If you specify a template argument list for a function call, as in compose<A, B, C>, then this list is considered partial if there are more template parameters than arguments.

Calling the function still does template argument deduction on the remaining template parameters.

In your case the remaining parameters of the parameter pack are deduced against the compose_fn_t parameter (with the first three template arguments already determined), but that fails, because the lambda cannot be deduced to a std::function type.

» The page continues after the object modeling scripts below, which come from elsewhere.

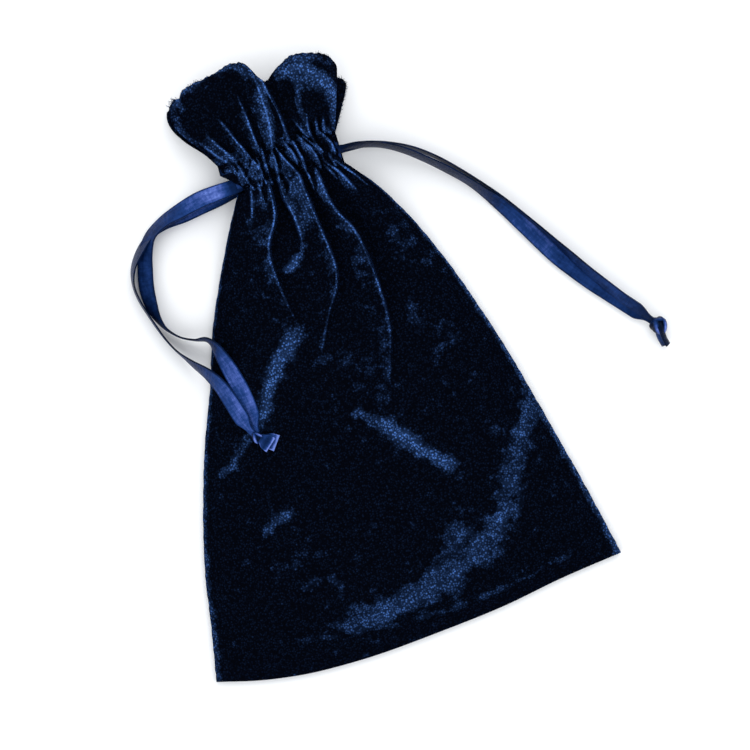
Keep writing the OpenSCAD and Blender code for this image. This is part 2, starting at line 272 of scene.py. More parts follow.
def sheet_mesh(name, x, y, top, low, nap_and_painted_light):
    """Closed cloth between two heights. The upper face is fine, the lower one coarser."""
    over, under = np.dstack([x, y, top]), np.dstack([x, y, low])
    rows, columns = x.shape
    points = list(over.reshape(-1, 3))
    naps = list(nap_and_painted_light.reshape(-1))
    faces = []
    for r in range(rows - 1):
        for c in range(columns - 1):
            a = r * columns + c
            faces.append((a, a + 1, a + columns + 1, a + columns))
    low = {}

    def lower(r, c):
        if (r, c) not in low:
            low[r, c] = len(points)
            points.append(under[r, c])
            naps.append(nap_and_painted_light[r, c])
        return low[r, c]

    for r in range(0, rows - 1, COARSE):
        for c in range(0, columns - 1, COARSE):
            r1, c1 = r + COARSE, c + COARSE
            ring = [lower(r, c)]
            ring += [lower(k, c) for k in range(r + 1, r1)] if c == 0 else []
            ring += [lower(r1, c)]
            ring += [lower(r1, k) for k in range(c + 1, c1)] if r1 == rows - 1 else []
            ring += [lower(r1, c1)]
            ring += [lower(k, c1) for k in range(r1 - 1, r, -1)] if c1 == columns - 1 else []
            ring += [lower(r, c1)]
            ring += [lower(r, k) for k in range(c1 - 1, c, -1)] if r == 0 else []
            faces.append(tuple(ring))
    rim = [(0, c) for c in range(columns)]
    rim += [(r, columns - 1) for r in range(1, rows)]
    rim += [(rows - 1, c) for c in range(columns - 2, -1, -1)]
    rim += [(r, 0) for r in range(rows - 2, 0, -1)]
    for k, (r, c) in enumerate(rim):
        r2, c2 = rim[(k + 1) % len(rim)]
        faces.append((r2 * columns + c2, r * columns + c, lower(r, c), lower(r2, c2)))
    piece = make_mesh(name, points, faces)
    store(piece, "nap_and_painted_light", naps)
    return piece


def tube_mesh(name, outer, inner, nap_and_painted_light):
    """A tube along X from rings of points: outer[x][ring], with a tunnel inner[x][ring]."""
    columns, ring = outer.shape[:2]
    n = columns * ring
    points = np.concatenate([outer.reshape(-1, 3), inner.reshape(-1, 3)])
    faces = []
    for c in range(columns - 1):
        for j in range(ring):
            a, b = c * ring + j, c * ring + (j + 1) % ring
            faces.append((a, b, b + ring, a + ring))
            faces.append((a + n + ring, b + n + ring, b + n, a + n))
    last = (columns - 1) * ring
    for j in range(ring):
        k = (j + 1) % ring
        faces.append((k, j, j + n, k + n))
        faces.append((last + j, last + k, last + k + n, last + j + n))
    piece = make_mesh(name, points, faces)
    store(piece, "nap_and_painted_light", np.concatenate([nap_and_painted_light.ravel(), np.zeros(n)]))
    return piece


def band_frames(route):
    """Width direction and thickness direction at each ring of a [x, y, z, roll] route."""
    places = route[:, :3]
    ahead = np.gradient(places, axis=0)
    ahead /= np.linalg.norm(ahead, axis=1)[:, None]
    flat = np.cross([0, 0, 1], ahead)
    flat /= np.linalg.norm(flat, axis=1)[:, None]
    up = np.cross(ahead, flat)
    roll = np.radians(route[:, 3])[:, None]
    return flat * np.cos(roll) + up * np.sin(roll), up * np.cos(roll) - flat * np.sin(roll)


def skin_faces(first, count, ring, closed=False):
    """Faces of a skin through count rings of ring points, the first of which is point first. It
    closes round on itself, or else has a face at both ends."""
    faces = []
    for k in range(count if closed else count - 1):
        for j in range(ring):
            a, b = k * ring + j, k * ring + (j + 1) % ring
            ahead = (k + 1) % count * ring - k * ring
            faces.append((a, b, b + ahead, a + ahead))
    if not closed:
        faces.append(range(ring - 1, -1, -1))
        faces.append(range((count - 1) * ring, count * ring))
    return [tuple(first + point for point in face) for face in faces]


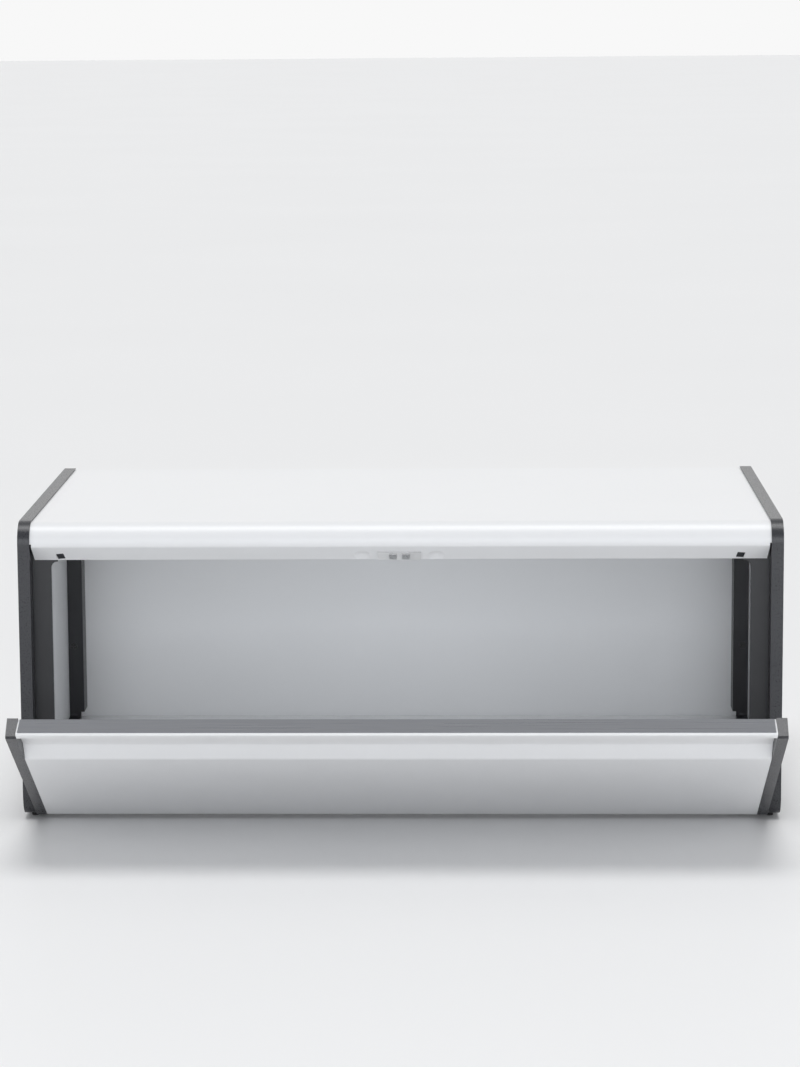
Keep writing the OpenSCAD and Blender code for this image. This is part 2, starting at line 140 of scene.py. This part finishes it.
def brushed(name, base, rough):
    """Steel brushed along X: long fine scratches in colour, gloss and relief."""
    g = Graph(name)
    lines = g.noise(1.0, 4.0, 0.75, vector=g.mapped(FINE_LINES))
    wide = g.noise(1.0, 2.0, 0.5, vector=g.mapped(WIDE_LINES))
    shades = ((0.25, 0.86), (0.5, 1.0), (0.8, 1.12))
    g.base_colour(lines, [(place, grey(base * shade, STEEL_TINT)) for place, shade in shades])
    g.link(g.span(wide, rough - 0.03, rough + 0.04), g.bsdf.inputs["Roughness"])
    g.link(g.bump(lines, 0.3, 0.00003), g.bsdf.inputs["Normal"])
    g.set(Metallic=1.0)
    return g.mat


def plated(name, base, rough):
    """Zinc plate: a faint bluish spangle over a fine grain."""
    g = Graph(name)
    spread = g.noise(180.0, 3.0, 0.6)
    g.base_colour(spread, [(0.3, grey(base * 0.93)), (0.7, grey(base * 1.04, (0, 0, 0.004)))])
    g.link(g.span(g.noise(520.0, 2.0, 0.5), rough - 0.05, rough + 0.08), g.bsdf.inputs["Roughness"])
    g.link(g.bump(g.noise(900.0, 2.0, 0.5), 0.15, 0.00004), g.bsdf.inputs["Normal"])
    g.set(Metallic=1.0)
    return g.mat


by_slot = {
    "white_painted_steel": painted("white_powder_coat", 0.82, 0.33),
    "dark_grained_plastic": grained(
        "dark_grained_plastic", 0.031, 0.30, 1500.0, 0.34, (-0.001, 0.0, 0.005)
    ),
    "black_plastic": grained("black_plastic", 0.017, 0.36, 1700.0, 0.16, (-0.0005, 0.0, 0.003)),
    "white_plastic": grained("white_plastic", 0.72, 0.34, 900.0, 0.06),
    "brushed_steel": brushed("brushed_steel", 0.30, 0.30),
    "zinc_plated_steel": plated("zinc_plated_steel", 0.62, 0.30),
    "ferrite": grained("pressed_ferrite", 0.03, 0.62, 2200.0, 0.4),
    "blackened_steel": grained("blackened_steel", 0.016, 0.38, 2600.0, 0.1),
    "rubber": grained("black_rubber", 0.014, 0.70, 1100.0, 0.35),
}
# the floor pan has the same white powder coat, made glossier and a little whiter (0.84 against
# 0.82); the extra whiteness is painted light, standing in for the reflection that the pan catches
lit_pan_paint = painted("white_powder_coat_floor", 0.84, 0.22)
for sub in frame["record"]["subparts"]:
    obj = nodes[sub["node"]]
    for slot in obj.material_slots:
        slot.material = by_slot[sub["material_slot"]]
for slot in nodes["floor_pan"].material_slots:
    slot.material = lit_pan_paint

# moulded edges are broken by a fine radius that catches the light
EDGE_RADIUS = 0.0004
for name in ("left_outer_frame", "right_outer_frame", "left_door_cap", "right_door_cap"):
    soft = nodes[name].modifiers.new("moulded_edge", "BEVEL")
    soft.width = EDGE_RADIUS
    soft.segments = 2
    soft.limit_method = "ANGLE"
    soft.angle_limit = math.radians(40.0)
    soft.use_clamp_overlap = True
    soft.harden_normals = True


# ----------------------------------------------------------------- stage, light
def area(name, place, target, size, power, colour=(1, 1, 1)):
    """A soft rectangular light that the camera doesn't see."""
    light = bpy.data.lights.new(name, "AREA")
    light.shape = "RECTANGLE"
    light.size, light.size_y = size
    light.energy = power
    light.color = colour
    obj = bpy.data.objects.new(name, light)
    scene.collection.objects.link(obj)
    obj.location = place
    obj.rotation_euler = (Vector(target) - Vector(place)).to_track_quat("-Z", "Y").to_euler()
    obj.visible_camera = False
    return obj


def overhead(source, width, strength):
    """A wide, far light, so that the table is as bright behind the object as in front of it."""
    light = bpy.data.lights.new("overhead", "SUN")
    light.angle = math.radians(width)
    light.energy = strength
    obj = bpy.data.objects.new("overhead", light)
    scene.collection.objects.link(obj)
    obj.location = Vector(source) * 2.0
    obj.rotation_euler = (-Vector(source)).to_track_quat("-Z", "Y").to_euler()


def floor(reach=30.0):
    corners = [(x * reach, y * reach, 0) for x, y in ((-1, -1), (1, -1), (1, 1), (-1, 1))]
    mesh = bpy.data.meshes.new("floor")
    mesh.from_pydata(corners, [], [(0, 1, 2, 3)])
    obj = bpy.data.objects.new("floor", mesh)
    scene.collection.objects.link(obj)
    g = Graph("floor_pale")
    g.base_colour(g.noise(1.5, 2.0, 0.5), [(0.3, grey(0.835)), (0.7, grey(0.845))])
    g.set(Roughness=0.55, IOR=1.45)
    mesh.materials.append(g.mat)


floor()
area("front", (0.0, -2.7, 0.60), (0.0, 0.0, 0.10), (1.2, 0.9), 15.5, (0.935, 0.96, 1.0))
area("side", (1.05, -1.30, 0.22), (0.2, -0.1, 0.09), (0.4, 0.4), 0.8)
overhead((0.0, -0.05, 1.0), 32.0, 1.27)
# under the lip: it evens the light inside the box
fill = area(
    "inner_fill", (0.0, -0.085, 0.150), (0.0, 0.08, 0.0), (0.40, 0.03), 0.075, (0.91, 0.955, 1.0)
)
fill.visible_glossy = False


WORLD_HEIGHTS = (  # sine of the height above the horizon, brightness
    (0.0, 0.77), (0.03, 0.77), (0.12, 0.88), (0.35, 0.78), (0.7, 0.62), (1.0, 0.56)
)
WORLD_FRONT = (0.51, 0.53, 0.565, 1)
WORLD_BEHIND = (1.22, 1.22, 1.22, 1)


def studio_world():
    """A plain pale studio: dimmer and a little cooler in front of the object than behind it."""
    world = bpy.data.worlds.new("studio")
    scene.world = world
    world.use_nodes = True
    tree = world.node_tree
    make, link = tree.nodes.new, tree.links.new
    split = make("ShaderNodeSeparateXYZ")
    link(make("ShaderNodeTexCoord").outputs["Generated"], split.inputs[0])
    height = make("ShaderNodeValToRGB")
    fill_ramp(height.color_ramp, [(place, grey(v)) for place, v in WORLD_HEIGHTS])
    link(split.outputs["Z"], height.inputs[0])
    depth = make("ShaderNodeMapRange")
    depth.inputs["From Min"].default_value = -1.0
    link(split.outputs["Y"], depth.inputs["Value"])
    tint = make("ShaderNodeMix")
    tint.data_type = "RGBA"
    tint.inputs["A"].default_value = WORLD_FRONT
    tint.inputs["B"].default_value = WORLD_BEHIND
    link(depth.outputs[0], tint.inputs["Factor"])
    mix = make("ShaderNodeMix")
    mix.data_type = "RGBA"
    mix.blend_type = "MULTIPLY"
    mix.inputs["Factor"].default_value = 1.0
    link(height.outputs[0], mix.inputs["A"])
    link(tint.outputs["Result"], mix.inputs["B"])
    link(mix.outputs["Result"], tree.nodes["Background"].inputs["Color"])
    tree.nodes["Background"].inputs["Strength"].default_value = 1.0


studio_world()
scene.view_settings.view_transform = "Standard"
scene.view_settings.look = "None"


# ----------------------------------------------------------------------- camera
CAMERA_PLACE = (0.04437, -2.17204, 0.49493)
YAW_PITCH_ROLL = (-2.147, 8.988, -0.479)  # degrees


def camera():
    yaw, pitch, roll = (math.radians(v) for v in YAW_PITCH_ROLL)
    ahead = math.cos(pitch)
    forward = Vector((math.sin(yaw) * ahead, math.cos(yaw) * ahead, -math.sin(pitch)))
    level = Vector((math.cos(yaw), -math.sin(yaw), 0.0))
    raised = level.cross(forward)
    right = level * math.cos(roll) + raised * math.sin(roll)
    up = raised * math.cos(roll) - level * math.sin(roll)
    data = bpy.data.cameras.new("camera")
    obj = bpy.data.objects.new("camera", data)
    scene.collection.objects.link(obj)
    turn = Matrix((right, up, -forward)).transposed().to_4x4()
    obj.matrix_world = Matrix.Translation(CAMERA_PLACE) @ turn
    data.sensor_fit = "HORIZONTAL"
    data.sensor_width = 36.0
    data.lens = 153.72
    data.shift_x = 0.0678
    data.shift_y = 0.0145
    data.clip_start = 0.05
    data.clip_end = 100.0
    scene.camera = obj


camera()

You need to force the template parameters used in the function parameter into a non-deduced context in order to avoid this. One way is to use

template<typename T, typename... S>
void compose(typename std::type_identity<compose_fn_t<T, S...>>::type fn) {};

since everything to the left-hand side of the scope resolution operator :: is non-deduced. This does however also mean, that you will not be able to call the function without a template argument list.

std::type_identity is a C++20 feature, but you can easily implement your own. It does nothing but return the type given to it in its type member:

template<typename T>
struct type_identity {
    using type = T;
};

Alternatively take the argument by forwarding reference and forward it into a std::function construction in the body of the function, avoiding any deduction:

template<typename T, typename... S, typename F>
void compose(F&& f) {
    compose_fn_t<T, S...> fn{std::forward<F>(f)};
    // Use fn as before
};

This is not a problem with the class template, because class template argument deduction (CTAD) is only performed if no template argument list is provided at all.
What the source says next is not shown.